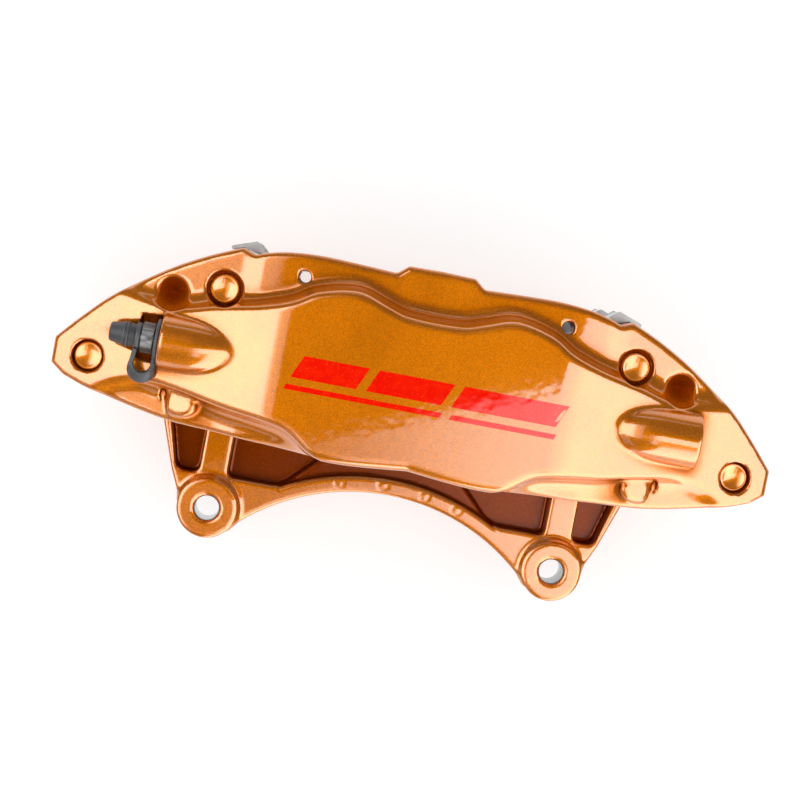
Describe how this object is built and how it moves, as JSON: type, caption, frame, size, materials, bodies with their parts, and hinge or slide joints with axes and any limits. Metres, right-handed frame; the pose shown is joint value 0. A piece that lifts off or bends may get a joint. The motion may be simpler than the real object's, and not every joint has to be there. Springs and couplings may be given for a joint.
{
  "type": "brake caliper",
  "caption": "Two-piece fixed brake caliper with opposed pistons, bridge bolts, bleed screws and lugs for bolting to a hub carrier.",
  "frame": {"origin": "midway between the two mounting holes, on the inboard mounting face of the lugs", "axes": "+X along the caliper towards the end without bleed screws, +Y inboard along the rotor axis, +Z away from the rotor's centre"},
  "size_m": [0.294, 0.128, 0.1336],
  "materials": {
    "gold_paint": "metallic gold with gloss clearcoat",
    "painted_bolt": "gold paint over machined steel",
    "piston_alloy": "hard anodised, ground",
    "seal_rubber": "matte",
    "cap_rubber": "matte, slightly dusty",
    "black_steel": "black zinc",
    "plate_steel": "bright stainless sheet"
  },
  "bodies": {
    "caliper_body": {"outer_half": "gold_paint", "inner_half": "gold_paint", "end_bridge_bolts": "painted_bolt", "upper_bridge_bolts": "painted_bolt", "crossover_o_ring": "seal_rubber", "abutment_plate_screws": "plate_steel", "piston_seal_outer_left": "seal_rubber", "dust_boot_outer_left": "seal_rubber", "abutment_plate_outer_left": "plate_steel", "piston_seal_outer_right": "seal_rubber", "dust_boot_outer_right": "seal_rubber", "abutment_plate_outer_right": "plate_steel", "cap_tether_outer": "cap_rubber", "piston_seal_inner_left": "seal_rubber", "dust_boot_inner_left": "seal_rubber", "abutment_plate_inner_left": "plate_steel", "piston_seal_inner_right": "seal_rubber", "dust_boot_inner_right": "seal_rubber", "abutment_plate_inner_right": "plate_steel", "cap_tether_inner": "cap_rubber"},
    "piston_outer_left": {"piston_outer_left": "piston_alloy"},
    "piston_outer_right": {"piston_outer_right": "piston_alloy"},
    "piston_inner_left": {"piston_inner_left": "piston_alloy"},
    "piston_inner_right": {"piston_inner_right": "piston_alloy"},
    "bleed_screw_outer": {"bleed_screw_outer": "black_steel"},
    "bleed_screw_inner": {"bleed_screw_inner": "black_steel"},
    "bleed_cap_outer": {"bleed_cap_outer": "cap_rubber"},
    "bleed_cap_inner": {"bleed_cap_inner": "cap_rubber"}
  },
  "joints": [
    {"name": "piston_outer_left_slide", "type": "slide", "parent": "caliper_body", "child": "piston_outer_left", "axis": [0, 1, 0], "range_m": [0, 0.013]},
    {"name": "piston_outer_right_slide", "type": "slide", "parent": "caliper_body", "child": "piston_outer_right", "axis": [0, 1, 0], "range_m": [0, 0.013]},
    {"name": "piston_inner_left_slide", "type": "slide", "parent": "caliper_body", "child": "piston_inner_left", "axis": [0, -1, 0], "range_m": [0, 0.013]},
    {"name": "piston_inner_right_slide", "type": "slide", "parent": "caliper_body", "child": "piston_inner_right", "axis": [0, -1, 0], "range_m": [0, 0.013]},
    {"name": "bleed_screw_outer_turn", "type": "hinge", "parent": "caliper_body", "child": "bleed_screw_outer", "pos_m": [-0.105, -0.0965, 0.0725], "axis": [-1, 0, 0], "range_deg": [0, 180]},
    {"name": "bleed_cap_outer_pull", "type": "slide", "parent": "caliper_body", "child": "bleed_cap_outer", "axis": [-1, 0, 0], "range_m": [0, 0.012]},
    {"name": "bleed_screw_inner_turn", "type": "hinge", "parent": "caliper_body", "child": "bleed_screw_inner", "pos_m": [-0.093, 0.0065, 0.0725], "axis": [-1, 0, 0], "range_deg": [0, 180]},
    {"name": "bleed_cap_inner_pull", "type": "slide", "parent": "caliper_body", "child": "bleed_cap_inner", "axis": [-1, 0, 0], "range_m": [0, 0.012]}
  ]
}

____

> Description of the task:
Output every line above without altering anything.

> The output:
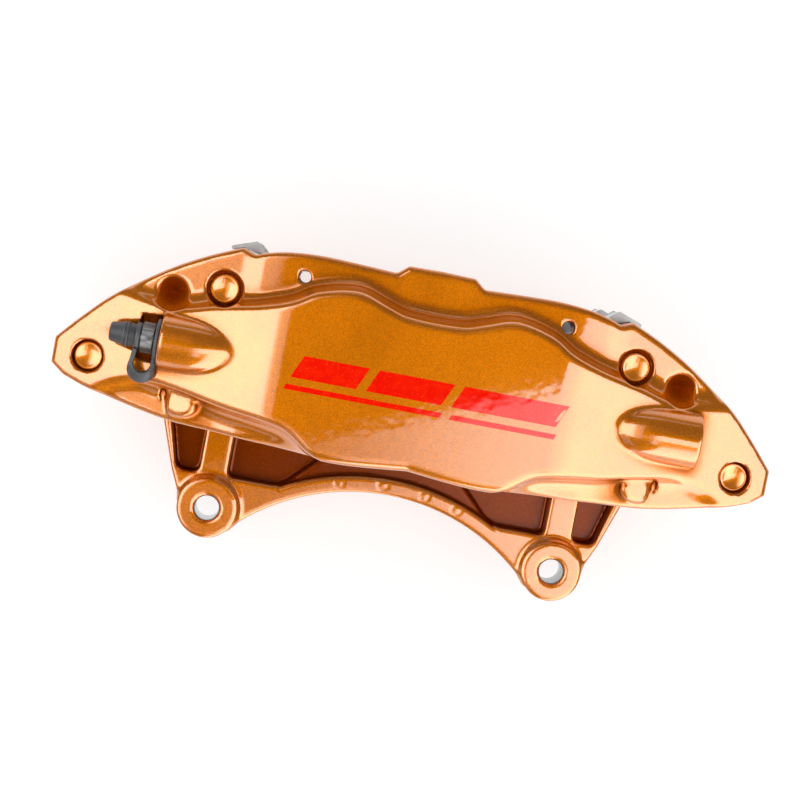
Describe how this object is built and how it moves, as JSON: type, caption, frame, size, materials, bodies with their parts, and hinge or slide joints with axes and any limits. Metres, right-handed frame; the pose shown is joint value 0. A piece that lifts off or bends may get a joint. The motion may be simpler than the real object's, and not every joint has to be there. Springs and couplings may be given for a joint.
{
  "type": "brake caliper",
  "caption": "Two-piece fixed brake caliper with opposed pistons, bridge bolts, bleed screws and lugs for bolting to a hub carrier.",
  "frame": {"origin": "midway between the two mounting holes, on the inboard mounting face of the lugs", "axes": "+X along the caliper towards the end without bleed screws, +Y inboard along the rotor axis, +Z away from the rotor's centre"},
  "size_m": [0.294, 0.128, 0.1336],
  "materials": {
    "gold_paint": "metallic gold with gloss clearcoat",
    "painted_bolt": "gold paint over machined steel",
    "piston_alloy": "hard anodised, ground",
    "seal_rubber": "matte",
    "cap_rubber": "matte, slightly dusty",
    "black_steel": "black zinc",
    "plate_steel": "bright stainless sheet"
  },
  "bodies": {
    "caliper_body": {"outer_half": "gold_paint", "inner_half": "gold_paint", "end_bridge_bolts": "painted_bolt", "upper_bridge_bolts": "painted_bolt", "crossover_o_ring": "seal_rubber", "abutment_plate_screws": "plate_steel", "piston_seal_outer_left": "seal_rubber", "dust_boot_outer_left": "seal_rubber", "abutment_plate_outer_left": "plate_steel", "piston_seal_outer_right": "seal_rubber", "dust_boot_outer_right": "seal_rubber", "abutment_plate_outer_right": "plate_steel", "cap_tether_outer": "cap_rubber", "piston_seal_inner_left": "seal_rubber", "dust_boot_inner_left": "seal_rubber", "abutment_plate_inner_left": "plate_steel", "piston_seal_inner_right": "seal_rubber", "dust_boot_inner_right": "seal_rubber", "abutment_plate_inner_right": "plate_steel", "cap_tether_inner": "cap_rubber"},
    "piston_outer_left": {"piston_outer_left": "piston_alloy"},
    "piston_outer_right": {"piston_outer_right": "piston_alloy"},
    "piston_inner_left": {"piston_inner_left": "piston_alloy"},
    "piston_inner_right": {"piston_inner_right": "piston_alloy"},
    "bleed_screw_outer": {"bleed_screw_outer": "black_steel"},
    "bleed_screw_inner": {"bleed_screw_inner": "black_steel"},
    "bleed_cap_outer": {"bleed_cap_outer": "cap_rubber"},
    "bleed_cap_inner": {"bleed_cap_inner": "cap_rubber"}
  },
  "joints": [
    {"name": "piston_outer_left_slide", "type": "slide", "parent": "caliper_body", "child": "piston_outer_left", "axis": [0, 1, 0], "range_m": [0, 0.013]},
    {"name": "piston_outer_right_slide", "type": "slide", "parent": "caliper_body", "child": "piston_outer_right", "axis": [0, 1, 0], "range_m": [0, 0.013]},
    {"name": "piston_inner_left_slide", "type": "slide", "parent": "caliper_body", "child": "piston_inner_left", "axis": [0, -1, 0], "range_m": [0, 0.013]},
    {"name": "piston_inner_right_slide", "type": "slide", "parent": "caliper_body", "child": "piston_inner_right", "axis": [0, -1, 0], "range_m": [0, 0.013]},
    {"name": "bleed_screw_outer_turn", "type": "hinge", "parent": "caliper_body", "child": "bleed_screw_outer", "pos_m": [-0.105, -0.0965, 0.0725], "axis": [-1, 0, 0], "range_deg": [0, 180]},
    {"name": "bleed_cap_outer_pull", "type": "slide", "parent": "caliper_body", "child": "bleed_cap_outer", "axis": [-1, 0, 0], "range_m": [0, 0.012]},
    {"name": "bleed_screw_inner_turn", "type": "hinge", "parent": "caliper_body", "child": "bleed_screw_inner", "pos_m": [-0.093, 0.0065, 0.0725], "axis": [-1, 0, 0], "range_deg": [0, 180]},
    {"name": "bleed_cap_inner_pull", "type": "slide", "parent": "caliper_body", "child": "bleed_cap_inner", "axis": [-1, 0, 0], "range_m": [0, 0.012]}
  ]
}